I had a procedure named 'xxx' and a procedure named 'xxx_old' being transferred
from the source database, when the 'xxx_old' procedure script was executed, it
was actually creating a procedure named 'xxx'. This is what threw me off when I
was debugging the Microsoft task; they used the name of the procedure being
created (from the definition text) rather than the visible name of the
procedure being transferred in the error message. The error message made it appear that a duplicate procedure was being copied from the source database. I don't fault Microsoft for writing the error message the way they did, I agree with their reasoning, it was just an unfortunate scenario that prevented me from being able to correctly identify the problem.
So now that I knew what the problem was and why it was happening, I set out to duplicate the problem myself. So I went back to my test databases that worked just fine and made a copy of one of the procedures and renamed it in the Object window using the right mouse rename menu item. As expected, the name was changed in the sys.objects view 'name' column but in the sys.sql_modules view 'definition' column, the old procedure name was still in the create statement.
Now that I had identified the problem and was able to successfully duplicate the problem, it was now time to figure out a way to solve the problem so I could make this package work. The solution that came to mind was to add code to the script task that was creating the drop statement to search the definition text for the 'Create Procedure' line and parse out the procedure name. Then I compared the name from the definition text to the name stored in the sys.objects table and if there was a mismatch, the definition text procedure name was changed to match the name from the sys.objects view.
This time when I ran the package, I was able to successfully transfer all the stored procedures and user functions from both of the databases I was not able to get to work using the Microsoft Transfer SQL Server Objects task.
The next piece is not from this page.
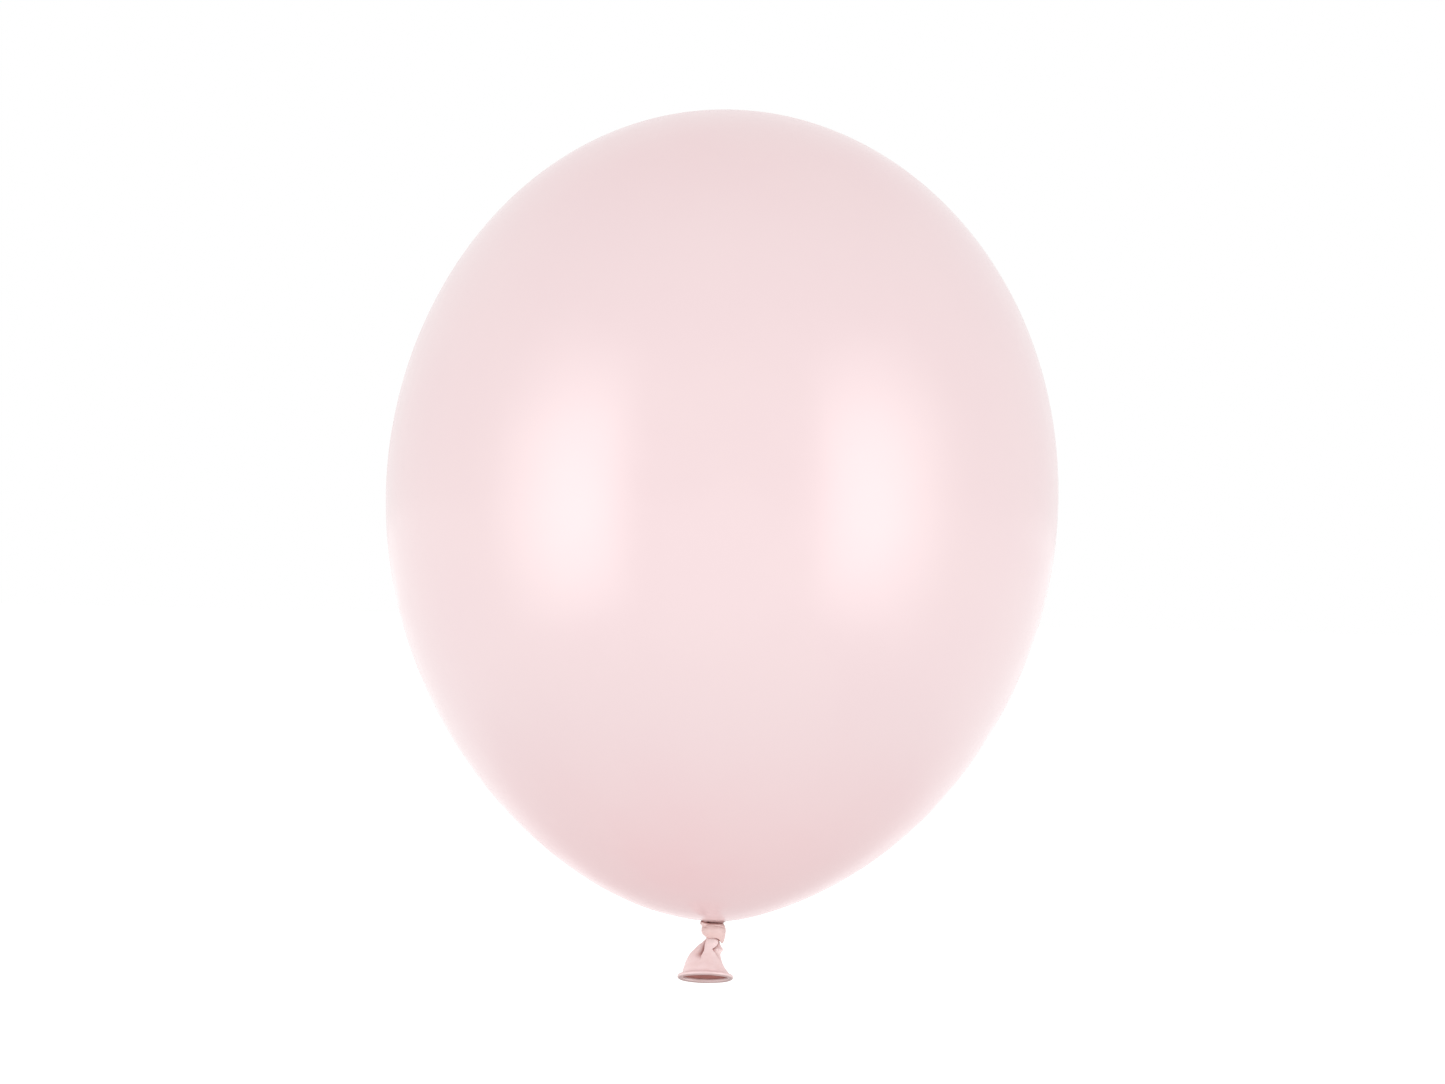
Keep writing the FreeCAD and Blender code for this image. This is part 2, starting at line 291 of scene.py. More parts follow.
def make_envelope():
    """The envelope: a closed thin shell that ends in a soft rounded lip above the knot."""
    outside = envelope_profile(0.0, BELLY_END, ENVELOPE_ROWS)
    lip = spline([outside[-1], (9.2, 2.72), (7.6, 2.45), (6.2, 2.22), (LIP_RADIUS + 0.3, 1.98),
                  (LIP_RADIUS, 1.7), (LIP_RADIUS - 0.5, 1.45), (LIP_RADIUS - 1.2, 1.4),
                  (LIP_RADIUS - 2.0, 1.6)], LIP_ROWS)[1:]
    inside = envelope_profile(FILM_WALL, BELLY_END, ENVELOPE_ROWS // 2)
    back = spline([(LIP_RADIUS - 2.0, 1.85), (LIP_RADIUS - 0.9, 1.75), (LIP_RADIUS - 0.2, 2.05),
                   (6.3, 2.55), (8.8, 3.0), inside[-1]], LIP_BACK_ROWS)
    rows = turned(np.vstack([outside, lip, back, inside[::-1][1:]]), ENVELOPE_SIDES)
    return mesh_piece("envelope_film", gathered(rows), poles=True)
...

I was also able to confirm that this time, the procedure name and the name referenced in the definition were identical.
You can download some packages and code here.
For Microsoft to allow you to rename a stored procedure in the object window of the SQL Server Management Studio and not make the necessary changes to all tables in the underlying database is a major oversight and should be corrected immediately. One of the potential problems that could occur as a result of this bug would be that if you simply renamed an older version of a procedure in the Object window of SQL Server Management Studio, the old version could potentially overwrite the current version because the internal names matched. Now you have the old version of a procedure masquerading as the new version.
I hope you found this article helpful and hope the packages will help you work around the current limitations of this particular task as well as provide a base package you can modify and tweak to meet your own needs. If nothing else, the bugs have been exposed and the work around has been made public. Now we can continue to push the limits of the SSIS technology to meet the ever increasing demands of our profession.